Um grande artista da palavra...
“...O infortúnio abastarda os espíritos, desalenta-os, e de
todo os transfigura. António de Azevedo vergava debaixo da dependência, sem
maldizê-la. Sentia-se alquebrado por sua mesma inércia, e esmagado pelo quase
opróbrio de sua inutilidade. O futuro estava-lhe fechado, futuro para onde o
arremessavam esperanças, que todas vira morrer, durante aquele triste viver de
súplicas e repulsões à porta de ministros, de magnates, de influentes, homens
que vestem o arnês do egoísmo, logo que, no dizer do sr.

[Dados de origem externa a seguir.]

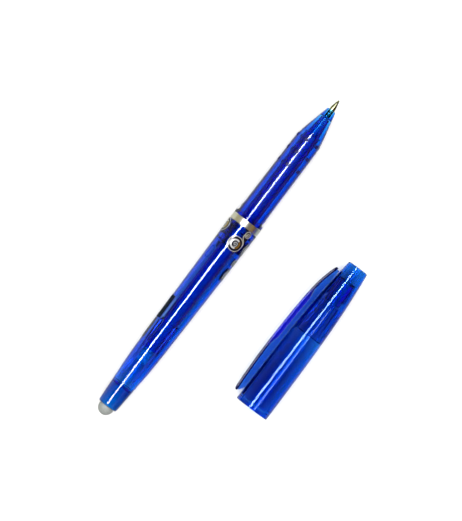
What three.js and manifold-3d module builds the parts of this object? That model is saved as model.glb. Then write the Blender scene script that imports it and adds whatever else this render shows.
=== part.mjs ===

Alexandre Herculano, “se
recostam nos sofás para onde se atiraram de cima do tamborete de couro ou da
cadeira de pinho”.
Sentia-se o moço brutificado pela desgraça: tem ela de seu o
fatal condão de deslapidar o brilho das ideias, enredando-as, escurecendo-as,
falsificando-as; há uma como névoa que empana os objectos ou os desfigura; o
infeliz vê sempre errado; ora crê e confia-se em tudo que ao comum dos homens é
desprezível; ora esquiva-se a tomar pelos caminhos direitos do bem-estar, que
eventualmente se lhe ofereçem.
Pode ser que uma linguagem enérgica lhe valesse uma
transformação de vida; mas o susto, o quase pavor com que fala aos grandes, e a
humildade lagrimosa com que intenta comovê-los, é ainda um sestro mau da sua
desgraça. E em tudo assim, em tudo. Até no amor, que devia estar forro das
cadeias com que a desfortuna peia e trava as demais faculdades. É ao pé da
mulher amada, amada sem confiança nem expansão, é aí que mais a olhos
observadores se manifesta o infeliz”.